The coppers have placed a tracker on the suspects’ cars but can’t work out exactly what the destination is. Until they look at the outline of the journey on a map; it looks like a crude, lewd drawing.
As the police discovered, these thieves may lack criminal experience but they have learned a whole lot from watching crime shows. The brazen suspects, who discovered the tracker on their car, are copying a scene from the hit show Sherlock, in which the detective walked a trail around London that spelled out a rude message.
This is just one of the japes a gang of previously law-abiding citizens indulge in for entertaining new show The Heist. From the creators of Hunted and The Island With Bear Grylls, it pits former and current cops against everyday people who’ve volunteered to carry out a crime – with a very real £250,000 up for grabs.
‘There is this great tradition of the underdog pulling off the perfect crime. We were inspired by the Ealing comedies,’ says executive producer Tim Whitwell. ‘In Whisky Galore!, when a shipwreck carrying whisky washes up on a small Scottish island, the islanders hide it rather than give it to customs and excise officers who turn up. There’s a romanticism about the “victimless crime”.’
For the ten-strong gang of ‘criminals’, producers chose five pairs of friends or relatives who all lived within a five-mile radius of Thirsk. They included Norman Pearson, a decorator, and his son Jonathan, who works in a garden centre, who wanted the money to buy equipment for Jonathan’s five-year- old son Charlie, who has quadriplegia cerebral palsy; stay-at-home mother Dianne Kinghorn and her construction manager husband Ian, who wanted to inject some thrill into their lives; sisters Laura Hoyland and Jessica Bell, an education consultant and nursery school manager; and friends Ben Liwaliwa, a forensic science student, and Georgia Mackie, who works at a local restaurant. Sheep farmer Jonny Easton and his fiancée Emma Webster, a deli assistant, wanted to invest in their farm.
A van containing £250,000 was left unattended for 20 minutes. The gang were told where it would be parked and given a key to it; the rest they had to figure out themselves. And they did in ways which surprised the officers, teasing them
while getting the community on their side. Each pair hid their share of the loot in ingenious places; beehives, haystacks, under an unpopular brand of ice cream in the pub. They had to spend 20 per cent of their share and if the rest stayed hidden, they could keep it.

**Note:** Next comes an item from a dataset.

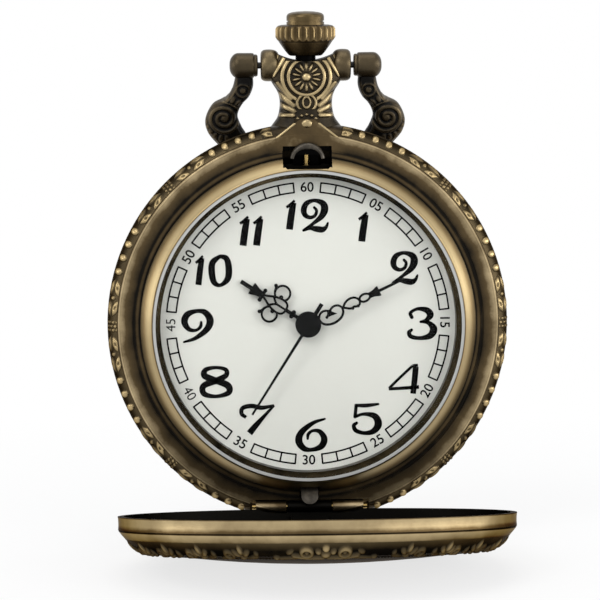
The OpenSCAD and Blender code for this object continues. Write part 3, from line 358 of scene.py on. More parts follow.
# pressed ornament, buffed: pale gold tops over a sulphide bed, so that the pattern reads from afar
embossed_bronze = metal("embossed_bronze", "#1a1815 #564a35 #b9a378", (0.5, 0.32), 5, None, 0.2)
# carved castings, buffed by hand: gold on the ridges only, brown and uneven between them
carved_bronze = metal("carved_bronze", "#1c1b1a #574c39 #c2ad82", (0.48, 0.3), 3, None, 0.22)
# the turned case: black groove, brown seat that lightens outwards, and a bright line at its edge
case_bronze = metal("case_bronze", "#1c1a17 #574933 #cfba92", (0.46, 0.3), 3.5, 0.42, 0.3,
                    by_radius(*CASE_STOPS))
# the pressed cover: a polished golden band, smoky shoulder and dome, soft wide clouds; its bands are partly
# painted reflection, and its dark inside is painted shade
cover_bronze = metal("cover_bronze", "#12110f #5a4a31 #c9b48a", (0.45, 0.32), 6, 0.49, 0.24, cover_zones)
# the case back, rubbed by cloth and hand: an even mid brown with small worn patches, and painted shade, near
# black, below the latch's window
back_bronze = metal("back_bronze", "#1d1912 #67563a #b29c6e", (0.42, 0.3), 3.5, 0.5, 0.24, back_zones)
# the crown's flutes: worn to yellow metal where fingers turn it, dark in the roots
crown_relief = metal("crown_relief", "#1c1812 #5f4f35 #ab946a", (0.45, 0.28), 2.2, None, 0.3)
# a sulphide skin shines little even at a low angle, so a grey tint dims what these two reflect there
for bronze in (cover_bronze, embossed_bronze):
    bronze.node_tree.nodes["Principled BSDF"].inputs["Specular Tint"].default_value = linear("#8a8074")
print("materials with the bronzes", len(bpy.data.materials))

# %% Brass
# satin brass, brushed round: a calm pale ring that leads the eye to the dial; its near-black first colour is
# painted shade, under the glass's edge, towards the groove and in the latch's window
satin_brass = metal("satin_brass", "#0d0c0a #937f5b #cdb98e", (0.4, 0.34), 9, 0.66, 0.16, bezel_zones)
# the button's brass, pressed by a thumb: brown with a rubbed, patchy shine
crown_brass = metal("crown_brass", "#2a2317 #63543a #ab9362", (0.45, 0.28), 2.2, 0.42, 0.5)
# free-cutting brass off the lathe: clean, yellow and even
turned_brass = metal("turned_brass", "#8d7443 #b2965b #d0b478", (0.3, 0.24), 3, 0.6, 0.25)
# hard brass sheet, cut into wheels and polished: the brightest yellow inside
gear_brass = metal("gear_brass", "#94793c #bb9c54 #d6ba70", (0.28, 0.2), 2, 0.6, 0.25)
print("materials with the brasses", len(bpy.data.materials))

# %% Steel and copper
# nickel-plated steel: a cool light grey
bright_steel = metal("bright_steel", "#808183 #a6a7a9 #c6c7c8", (0.3, 0.2), 2, 0.55, 0.3)
# tempered spring steel, left from the heat: mid grey with darker patches
spring_steel = metal("spring_steel", "#3f3f40 #77787a #a8a9aa", (0.38, 0.25), 1.5, 0.5, 0.4)
# spring steel where another part rubs it: dull, warm grey, scuffed
worn_steel = metal("worn_steel", "#1a1917 #45413b #726b60", (0.42, 0.3), 1.2, 0.5, 0.5)
# oiled pins between bow and pendant: nearly black with a thin glint
pin_steel = metal("pin_steel", "#161617 #2f2f30 #5a5a5b", (0.38, 0.25), 1.0, 0.4, 0.4)
# steel coloured near black: painted shade for the latch inside its window, and for the pendant's tube
shade_black_steel = metal("shade_black_steel", "#050505 #0c0b0b #2a2928", (0.45, 0.3), 2, 0.35, 0.3)
# silicon steel sheet, annealed: a bluish matt grey
silicon_steel = metal("silicon_steel", "#6d7379 #8f959b #adb2b6", (0.45, 0.35), 2, 0.5, 0.3)
# enamelled copper wire; its 0.02 mm turns are too fine to show, so short clouds stand for them
copper_wire = metal("enamelled_copper_wire", "#7d3417 #b4572b #d9834d", (0.3, 0.25), 0.4, 0.5, 0.4)
print("materials with all metals", len(bpy.data.materials))

# %% [markdown]
# ## Enamel, ink, lacquer, rubber and plastic
#
# These aren't metals: their colour is their own, and their shine is white. A slow drift between two near
# colours keeps them from looking computed.


# %% One recipe for what isn't metal
def plain(name, colours, rough, share_mm, gloss=0.5, grain_mm=0.3, grain=0.01):
    """A non-metal of IOR 1.5, whose colour drifts between two in clouds share_mm wide; gloss is its shine."""
    material, tree, shader, place = surface(name, grain_mm, grain, detail=2.0, strength=0.3)
    shader.inputs["Roughness"].default_value = rough
    shader.inputs["IOR"].default_value = 1.5
    shader.inputs["Specular IOR Level"].default_value = gloss
    cloud = add(tree, "ShaderNodeTexNoise", {"Vector": place.outputs["Object"]},
                Scale=1 / (share_mm * MM), Detail=4.0)
    first, other = map(linear, colours.split())
    mix = add(tree, "ShaderNodeMix", {"Factor": cloud, "A": first, "B": other}, data_type="RGBA")
    tree.links.new(mix.outputs["Result"], shader.inputs["Base Color"])
    return material


# stove enamel on a brass dial: a soft, cool white with hardly any grain
dial_enamel = plain("dial_enamel", "#d0cec8 #d7d5cf", 0.42, 9, grain=0.002)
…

The officers tasked with finding them had no idea who the culprits were. It was up to them to track down suspects, and gather evidence. ‘I’ve inter- viewed some of the most evil people in the country but I’ve never dealt with such cold-faced liars,’ says Sue Hill, a former Metropolitan Police officer who ran the investigation with help from others, such as former policeman Ray Howard. ‘They were extraordinary but I like to think we were better.’ The Heist, Friday, 9pm, Sky One and NowTV.